# Task brief
Beginning with the first line of the data below, extract each line up to and including the one containing "a wooden hanger.". Copy them exactly and add nothing.

════════════════

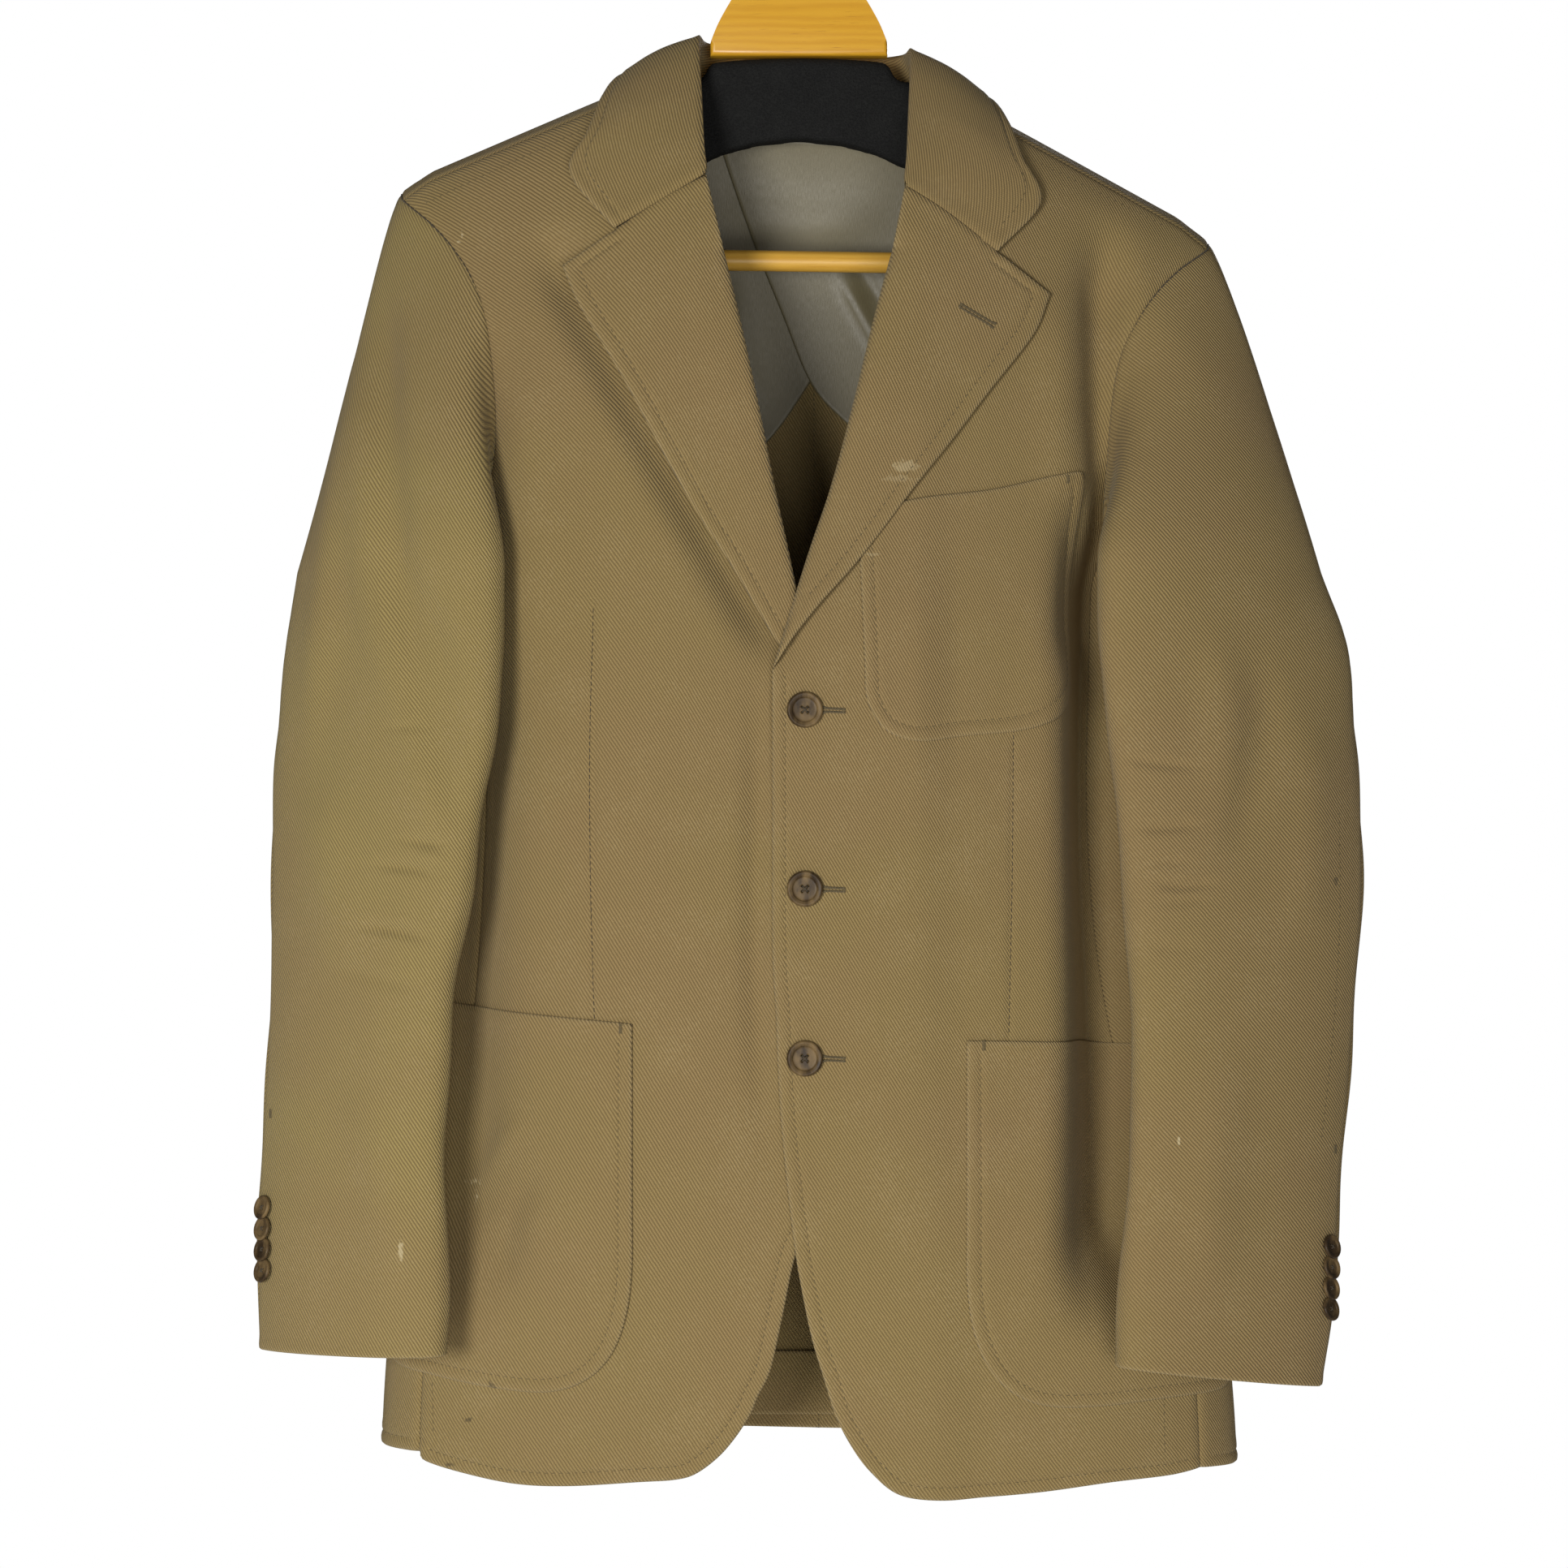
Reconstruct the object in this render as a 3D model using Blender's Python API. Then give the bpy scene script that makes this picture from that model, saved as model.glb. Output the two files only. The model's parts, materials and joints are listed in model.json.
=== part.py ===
"""Single-breasted three-button jacket hanging on a wooden hanger.

All sizes are in millimetres and become metres when a mesh is made. +Z is up, the front of the
jacket faces -Y, and the origin is the inner top of the hanger's hook. Left and right are the
wearer's, so the wearer's left is at +X. The body cloth is one surface, known by a grid of nodes:
across from the centre to the flank, and down from the shoulder ridge to the hem. Each cut piece is
an outline on that grid with a wall along its normals, so pieces that lie on each other share facets.
"""

import math

import bmesh
import bpy
from mathutils import Matrix, Vector

MM = 0.001
SEAM_GAP = 0.3
CLOTH = 2.0
LINING = 1.0

# Shoulder ridge and hem, before the jacket is hung askew
RIDGE_TOP = -151.5
RIDGE_START = 75.0
RIDGE_BLEND = 12.0
RIDGE_SLOPE = 0.49
TIP_START = 215.0
TIP_SLOPE = 0.25
HEM_Z = -965.0
SECTION_POWER = 2.6

# The jacket hangs lower on the wearer's left: height, slope and sideways shift
HANG = (
    # z, slope, shift
    (-230.0, 0.062, 3.5),
    (-300.0, 0.060, 3.8),
    (-450.0, 0.050, 4.3),
    (-700.0, 0.050, 5.2),
    (-900.0, 0.029, 6.0),
    (-965.0, 0.010, 6.0),
)
HANG_PIVOT = -1.5

# Levels of the body: drop below the ridge at the centre, half width, depth in front and behind
LEVELS = (
    # drop, half width, front, back
    (0.0, 262.0, 0.0, 0.0),
    (8.0, 262.0, 19.0, 17.0),
    (20.0, 260.0, 30.0, 27.0),
    (40.0, 256.0, 40.0, 36.0),
    (70.0, 250.0, 50.0, 45.0),
    (105.0, 242.0, 59.0, 52.0),
    (140.0, 232.0, 66.0, 56.0),
    (180.0, 222.0, 72.0, 59.0),
    (220.0, 216.0, 76.0, 60.0),
    (265.0, 214.0, 79.0, 60.0),
    (310.0, 213.0, 81.0, 59.0),
    (365.0, 212.0, 82.0, 58.0),
    (420.0, 213.5, 83.0, 58.0),
    (475.0, 217.0, 84.0, 59.0),
    (530.0, 222.0, 84.0, 60.0),
    (585.0, 228.0, 84.0, 60.0),
    (640.0, 234.5, 83.0, 60.0),
    (695.0, 240.0, 79.0, 60.0),
    (755.0, 244.5, 71.0, 58.0),
    (813.5, 247.0, 62.0, 54.0),
)

# Share of the half width at each grid line across
ACROSS = (0.0, 0.13, 0.26, 0.39, 0.52, 0.64, 0.75, 0.84, 0.90, 0.95, 0.985, 1.0)
FLANK = len(ACROSS) - 1
DEEPEST = len(LEVELS) - 1
FRONT_SEAM = 8
BACK_SEAM = 8
SHOULDER_SEAM = 1
# Half a seam gap in grid steps: the steps beside the side seams and shoulder seams are this wide
SEAM_STEP = 0.5 * SEAM_GAP / 12.0
SHOULDER_STEP = 0.5 * SEAM_GAP / 18.0

# Armhole from the shoulder tip to the armpit, before hanging
SHOULDER_TIP = 232.8
ARMHOLE_FRONT = (
    # x, z
    (230.5, -239.5),
    (218.0, -250.0),
    (202.0, -266.0),
    (190.0, -284.0),
    (182.0, -306.0),
    (178.5, -335.0),
    (178.0, -368.0),
    (182.0, -394.0),
    (195.0, -411.0),
)
ARMHOLE_BACK = (
    (224.0, -246.0),
    (210.0, -268.0),
    (202.0, -298.0),
    (199.0, -335.0),
    (200.0, -372.0),
    (205.0, -402.0),
)
ARMPIT_X = 216.0
ARMPIT_Z = -417.0
LOOP_STEPS = 10
PATH_STEPS = 6

# Neckline, gorge and lapel step, before hanging
NECK_FRONT = ((56.5, -219.0), (64.0, -192.0), (71.0, -166.0))
NECK_BACK = ((72.0, -156.0), (58.0, -160.0), (36.0, -166.0), (0.0, -170.0))
GORGE_INNER = (55.7, -220.4)
NOTCH = (107.5, -255.4)
LAPEL_POINT = (136.5, -276.5)

# Outlines measured as the jacket hangs, x and z
ROLL_LEFT = ((52.0, -261.0), (42.0, -298.0), (31.0, -344.0), (18.0, -393.0), (4.0, -435.0), (-15.0, -497.0))
ROLL_RIGHT = ((-42.0, -262.0), (-32.0, -305.0), (-22.0, -352.0), (-14.0, -393.0), (-4.0, -440.0), (8.0, -500.0))
LAPEL_EDGE_LEFT = ((127.0, -314.0), (90.0, -362.0), (58.0, -403.0), (33.0, -436.0), (11.0, -461.0),
                   (-4.0, -480.0))
LAPEL_EDGE_RIGHT = ((-118.5, -300.0), (-83.3, -361.6), (-58.7, -406.0), (-36.4, -441.0), (-11.7, -482.5),
                    (3.0, -499.0))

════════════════

# Full solution
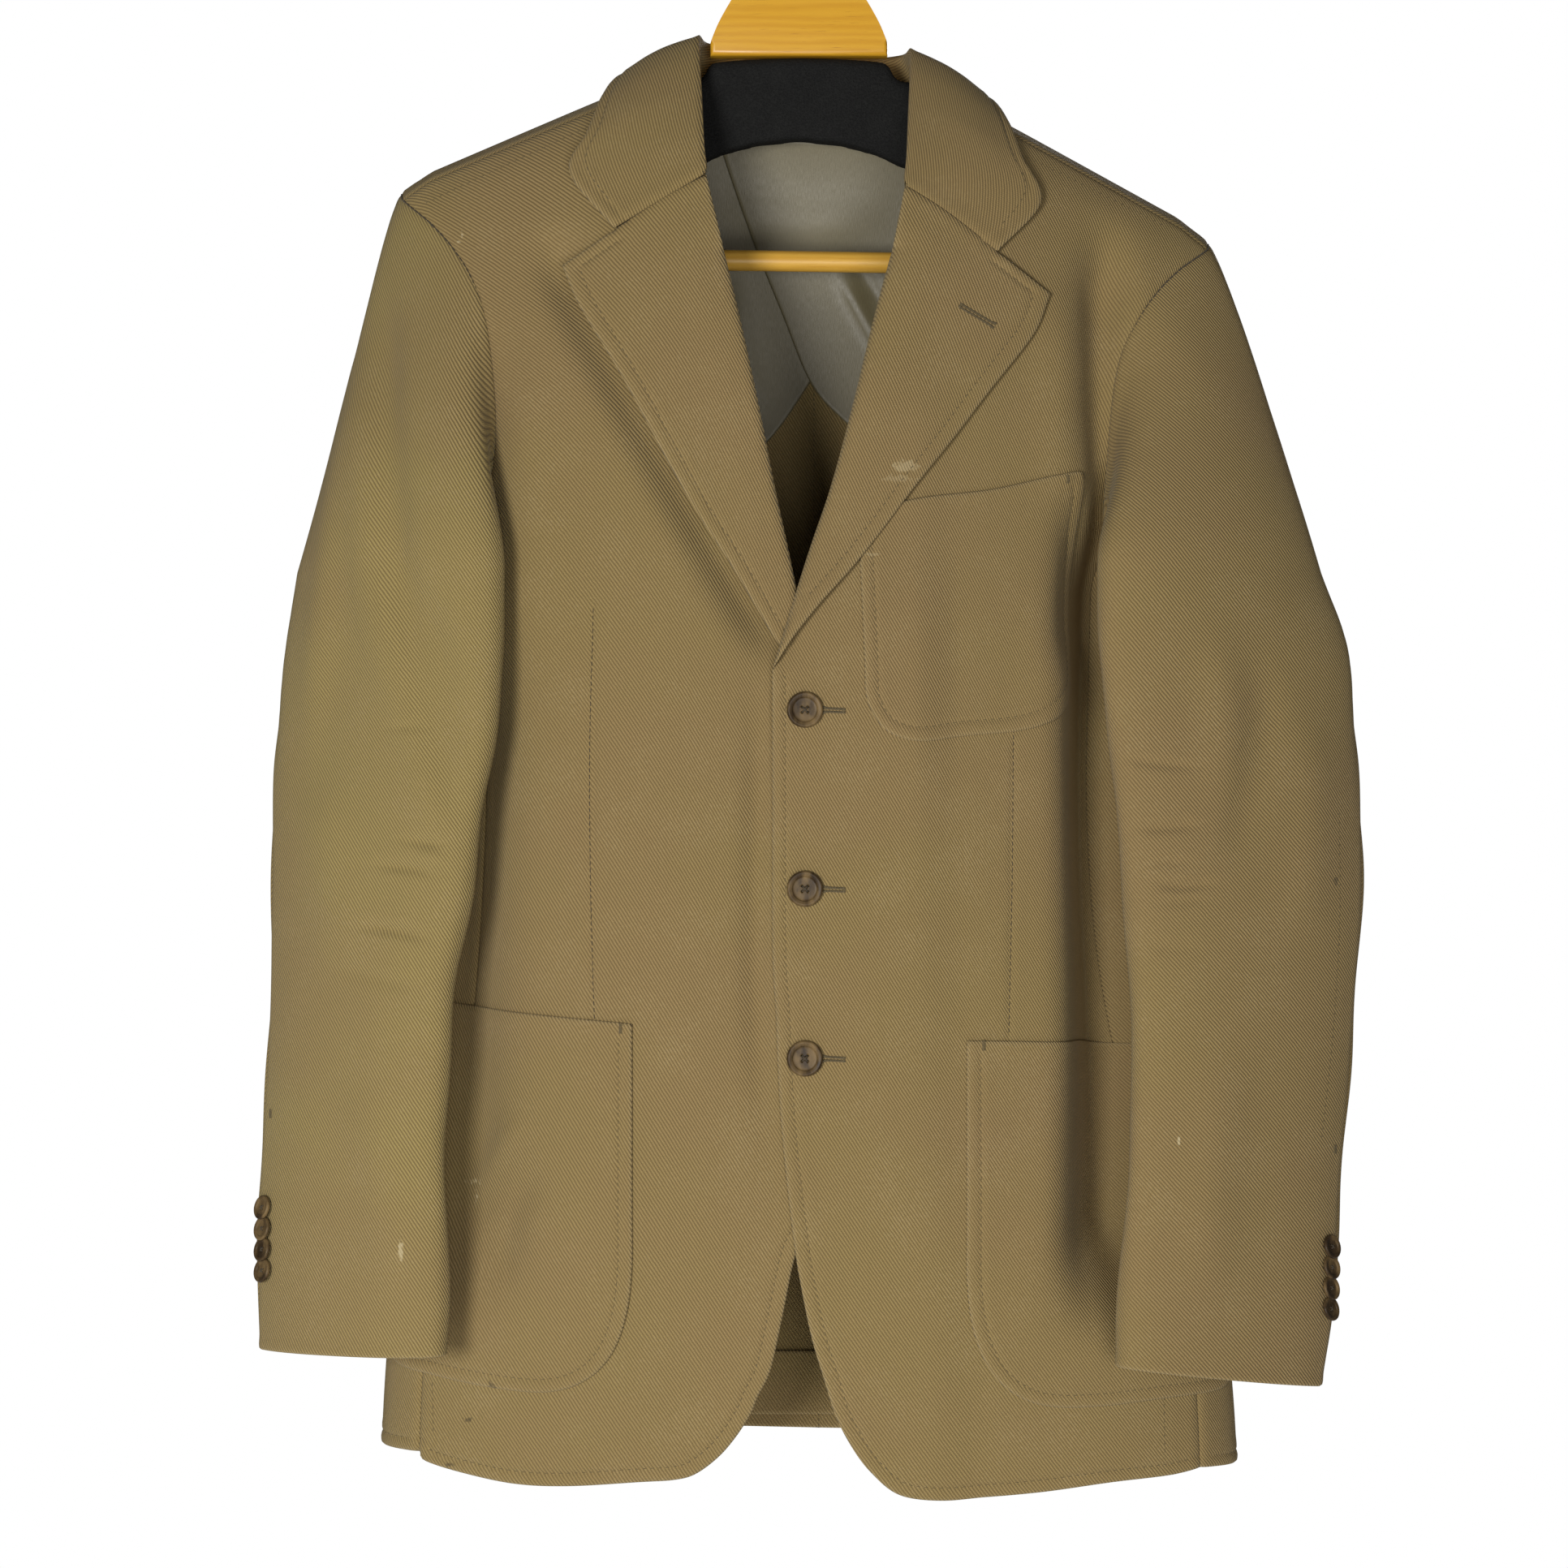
Reconstruct the object in this render as a 3D model using Blender's Python API. Then give the bpy scene script that makes this picture from that model, saved as model.glb. Output the two files only. The model's parts, materials and joints are listed in model.json.
=== part.py ===
"""Single-breasted three-button jacket hanging on a wooden hanger.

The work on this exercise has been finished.